Given `m x n` matrix `X`:
* *`U`* is an *`(m x r)`* orthogonal matrix
* *`S`* is an *`(r x r)`* diagonal matrix with non-negative real numbers on the diagonal
* *V^T* is an *`(r x n)`* orthogonal matrix

Elements on the diagnoal in `S` are known as *singular values of `X`*. 


Matrix *`X`* can be factorized to *`U`*, *`S`* and *`V`*. The *`U`* matrix represents the feature vectors corresponding to the users in the hidden feature space and the *`V`* matrix represents the feature vectors corresponding to the movies in the hidden feature space. We can make a prediction by taking dot product of *`U`*, *`S`* and *`V^T`*.

In [62]:
import scipy.sparse as sp
from scipy.sparse.linalg import svds

# get SVD components from train matrix. Choose k.
u, s, vt = svds(train_data_matrix, k = 20)
s_diag_matrix=np.diag(s)
X_pred = np.dot(np.dot(u, s_diag_matrix), vt)
print('User-based CF MSE: ' + str(rmse(X_pred, test_data_matrix)))
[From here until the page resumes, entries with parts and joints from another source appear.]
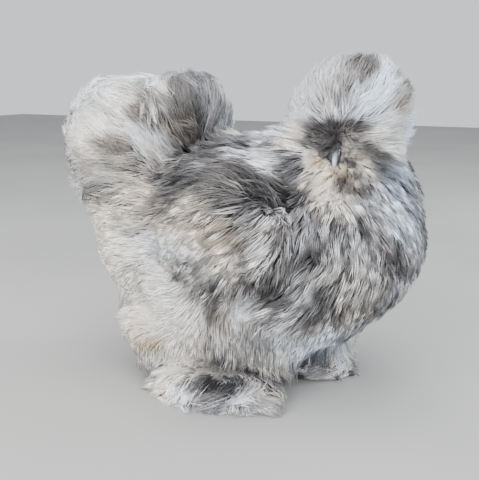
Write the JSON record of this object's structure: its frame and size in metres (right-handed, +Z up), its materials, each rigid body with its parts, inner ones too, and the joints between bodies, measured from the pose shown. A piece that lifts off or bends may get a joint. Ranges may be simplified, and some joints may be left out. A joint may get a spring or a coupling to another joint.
{
  "type": "bearded silkie chicken",
  "caption": "Standing bearded silkie chicken, life size: soft mottled grey and cream plumage, globular crest, muffs and feathered feet.",
  "frame": {"origin": "on the floor, under the middle of the bird's box", "axes": "+Z up; the bird faces -Y, its right side is -X"},
  "size_m": [0.2368, 0.3922, 0.3364],
  "materials": {
    "plumage": "soft, hair-like, mottled grey, white and cream",
    "skin": "dark slate skin, fine scales on the feet",
    "comb_skin": "dark mulberry, warty",
    "lobe_skin": "dull turquoise",
    "horn": "slate horn, satin",
    "eye": "wet, near black"
  },
  "bodies": {
    "root": {"beak_lower": "horn", "beak_upper": "horn", "beard": "plumage", "claw_left_1": "horn", "claw_left_2": "horn", "claw_left_3": "horn", "claw_left_4": "horn", "claw_left_5": "horn", "claw_right_1": "horn", "claw_right_2": "horn", "claw_right_3": "horn", "claw_right_4": "horn", "claw_right_5": "horn", "comb": "comb_skin", "crest": "plumage", "earlobe_left": "lobe_skin", "earlobe_right": "lobe_skin", "eye_left": "eye", "eye_right": "eye", "foot_feathers_left": "plumage", "foot_feathers_right": "plumage", "foot_left": "skin", "foot_right": "skin", "head": "skin", "neck": "plumage", "saddle_cushion": "plumage", "tail": "plumage", "thigh_left": "plumage", "thigh_right": "plumage", "trunk": "plumage", "wattle_left": "comb_skin", "wattle_right": "comb_skin", "wing_left": "plumage", "wing_right": "plumage"}
  },
  "joints": []
}
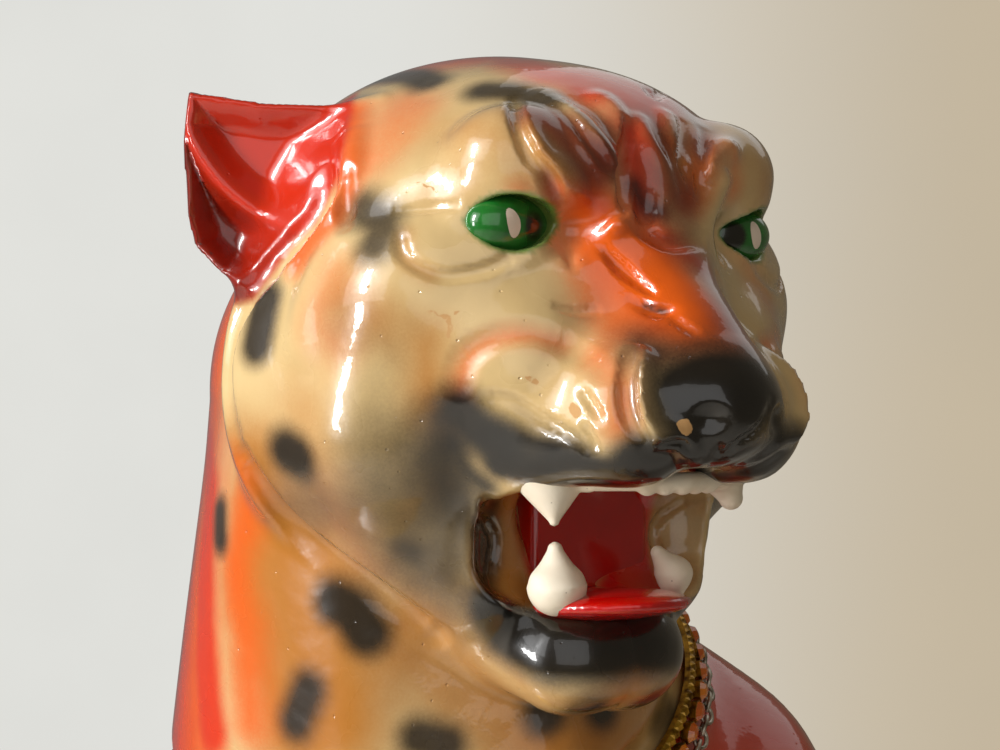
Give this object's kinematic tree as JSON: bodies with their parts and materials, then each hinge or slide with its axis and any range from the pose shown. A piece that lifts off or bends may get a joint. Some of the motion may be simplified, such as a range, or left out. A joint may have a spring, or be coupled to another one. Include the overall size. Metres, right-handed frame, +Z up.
{
  "type": "leopard figurine",
  "caption": "Seated leopard ornament in glazed earthenware, head turned and mouth open, with a jewelled metal collar that turns on the neck.",
  "frame": {"origin": "middle of the figurine's footprint, at floor level under the felt pads", "axes": "+Z up, -Y where the chest and forepaws face, +X to the leopard's left, the side its head is turned to"},
  "size_m": [0.3338, 0.4122, 0.6234],
  "materials": {
    "body_glaze": "gloss",
    "face_glaze": "gloss",
    "ear_glaze": "gloss",
    "eye_glaze": "gloss",
    "mouth_glaze": "gloss",
    "tooth_paint": "matt",
    "felt": "matt",
    "gold_plate": "worn gloss",
    "silver_plate": "worn",
    "cut_stone": "gloss"
  },
  "bodies": {
    "figure": {"head": "face_glaze", "ear_right": "ear_glaze", "ear_left": "ear_glaze", "eye_right": "eye_glaze", "eye_left": "eye_glaze", "upper_canine_right": "tooth_paint", "upper_canine_left": "tooth_paint", "lower_canine_right": "tooth_paint", "lower_canine_left": "tooth_paint", "upper_incisors": "tooth_paint", "tongue": "mouth_glaze", "torso": "body_glaze", "foreleg_left": "body_glaze", "foreleg_right": "body_glaze", "tail": "body_glaze", "felt_pad_front_left": "felt", "felt_pad_front_right": "felt", "felt_pad_rear_left": "felt", "felt_pad_rear_right": "felt"},
    "collar": {"collar_strip": "gold_plate", "stone_row": "cut_stone", "collar_chain": "silver_plate", "end_bar_left": "gold_plate", "end_bar_right": "gold_plate", "clasp_plate": "gold_plate", "clasp_pin": "silver_plate"},
    "lever": {"clasp_lever": "gold_plate"}
  },
  "joints": [
    {"name": "collar_turn", "type": "hinge", "parent": "figure", "child": "collar", "pos_m": [-0.03259, -0.0522, 0.447], "axis": [0, -0.5592, 0.829], "continuous": true},
    {"name": "clasp_lever_hinge", "type": "hinge", "parent": "collar", "child": "lever", "pos_m": [-0.02366, 0.01326, 0.49115], "axis": [0, 0.5592, -0.829], "range_deg": [0, 110]}
  ]
}
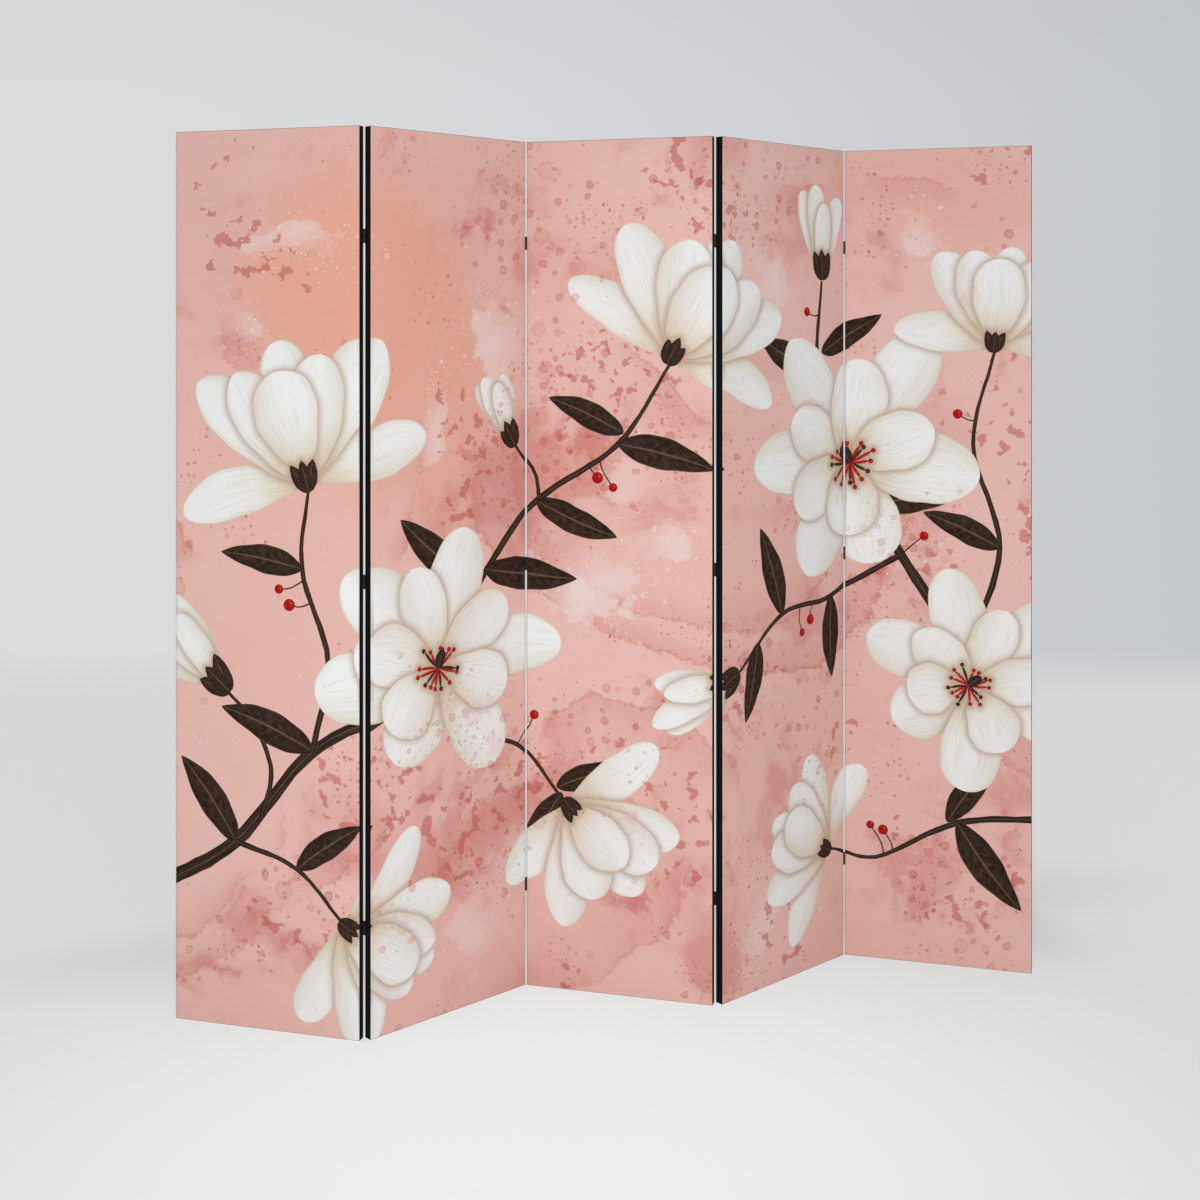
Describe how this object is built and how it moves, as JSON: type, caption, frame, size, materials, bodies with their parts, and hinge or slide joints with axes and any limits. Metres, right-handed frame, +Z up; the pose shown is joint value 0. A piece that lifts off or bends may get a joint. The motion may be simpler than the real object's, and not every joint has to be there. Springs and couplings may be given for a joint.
{
  "type": "folding screen",
  "caption": "Free-standing folding screen: tall canvas-covered panels with black edges, joined by small butt hinges, printed with pale blossoms on a pink watercolour ground.",
  "frame": {"origin": "on the floor, under the middle of the middle panel, which is the centre of the whole zigzag", "axes": "+X runs along the screen to the right as seen from its front, +Y away from its front, +Z up"},
  "size_m": [1.612, 0.1946, 1.6],
  "materials": {
    "printed_canvas": "matt printed canvas",
    "edge_tape": "black cloth tape",
    "pine": "planed pine, unfinished",
    "hinge_metal": "satin black",
    "pin_steel": "blackened steel",
    "screw_steel": "black zinc"
  },
  "bodies": {
    "panel_1": {"panel_1_stile_left": "pine", "panel_1_stile_right": "pine", "panel_1_canvas_front": "printed_canvas", "panel_1_canvas_back": "printed_canvas", "panel_1_edge_tape": "edge_tape", "panel_1_screws": "screw_steel", "panel_1_rail_bottom": "pine", "panel_1_rail_middle": "pine", "panel_1_rail_top": "pine", "fold_1_left_leaves": "hinge_metal", "fold_1_pins": "pin_steel"},
    "panel_2": {"panel_2_stile_left": "pine", "panel_2_stile_right": "pine", "panel_2_canvas_front": "printed_canvas", "panel_2_canvas_back": "printed_canvas", "panel_2_edge_tape": "edge_tape", "panel_2_screws": "screw_steel", "panel_2_rail_bottom": "pine", "panel_2_rail_middle": "pine", "panel_2_rail_top": "pine", "fold_1_right_leaves": "hinge_metal", "fold_2_left_leaves": "hinge_metal", "fold_2_pins": "pin_steel"},
    "panel_3": {"panel_3_stile_left": "pine", "panel_3_stile_right": "pine", "panel_3_canvas_front": "printed_canvas", "panel_3_canvas_back": "printed_canvas", "panel_3_edge_tape": "edge_tape", "panel_3_screws": "screw_steel", "panel_3_rail_bottom": "pine", "panel_3_rail_middle": "pine", "panel_3_rail_top": "pine", "fold_2_right_leaves": "hinge_metal", "fold_3_left_leaves": "hinge_metal", "fold_3_pins": "pin_steel"},
    "panel_4": {"panel_4_stile_left": "pine", "panel_4_stile_right": "pine", "panel_4_canvas_front": "printed_canvas", "panel_4_canvas_back": "printed_canvas", "panel_4_edge_tape": "edge_tape", "panel_4_screws": "screw_steel", "panel_4_rail_bottom": "pine", "panel_4_rail_middle": "pine", "panel_4_rail_top": "pine", "fold_3_right_leaves": "hinge_metal", "fold_4_left_leaves": "hinge_metal", "fold_4_pins": "pin_steel"},
    "panel_5": {"panel_5_stile_left": "pine", "panel_5_stile_right": "pine", "panel_5_canvas_front": "printed_canvas", "panel_5_canvas_back": "printed_canvas", "panel_5_edge_tape": "edge_tape", "panel_5_screws": "screw_steel", "panel_5_rail_bottom": "pine", "panel_5_rail_middle": "pine", "panel_5_rail_top": "pine", "fold_4_right_leaves": "hinge_metal"}
  },
  "joints": [
    {"name": "fold_2", "type": "hinge", "parent": "panel_3", "child": "panel_2", "pos_m": [-0.16148, 0.08191, 0.8], "axis": [0, 0, 1], "range_deg": [-60, 120]},
    {"name": "fold_1", "type": "hinge", "parent": "panel_2", "child": "panel_1", "pos_m": [-0.48443, -0.08191, 0.8], "axis": [0, 0, -1], "range_deg": [-60, 120]},
    {"name": "fold_3", "type": "hinge", "parent": "panel_3", "child": "panel_4", "pos_m": [0.16148, -0.08191, 0.8], "axis": [0, 0, 1], "range_deg": [-60, 120]},
    {"name": "fold_4", "type": "hinge", "parent": "panel_4", "child": "panel_5", "pos_m": [0.48443, 0.08191, 0.8], "axis": [0, 0, -1], "range_deg": [-60, 120]}
  ],
  "couplings": [
    {"joint": "fold_4", "follows": "fold_1", "ratio": 1}
  ]
}
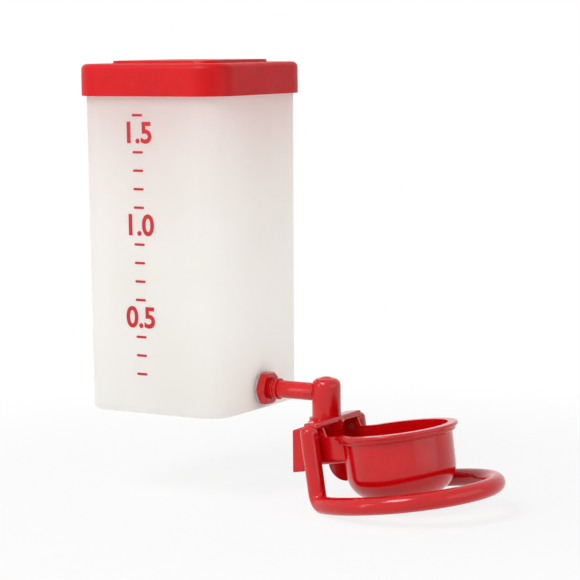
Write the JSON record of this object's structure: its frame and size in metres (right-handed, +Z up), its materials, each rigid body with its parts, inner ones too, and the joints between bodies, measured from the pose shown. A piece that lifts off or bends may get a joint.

User-based CF MSE: 2.7202033154471623


# 6. Review

* We have covered how to implement simple **Collaborative Filtering** methods, both memory-based CF and model-based CF.
* **Memory-based models** are based on similarity between items or users, where we use cosine-similarity.
* **Model-based CF** is based on matrix factorization where we use SVD to factorize the matrix.
* Building recommender systems that perform well in cold-start scenarios (where little data is available on new users and items) remains a challenge. The standard collaborative filtering method performs poorly is such settings.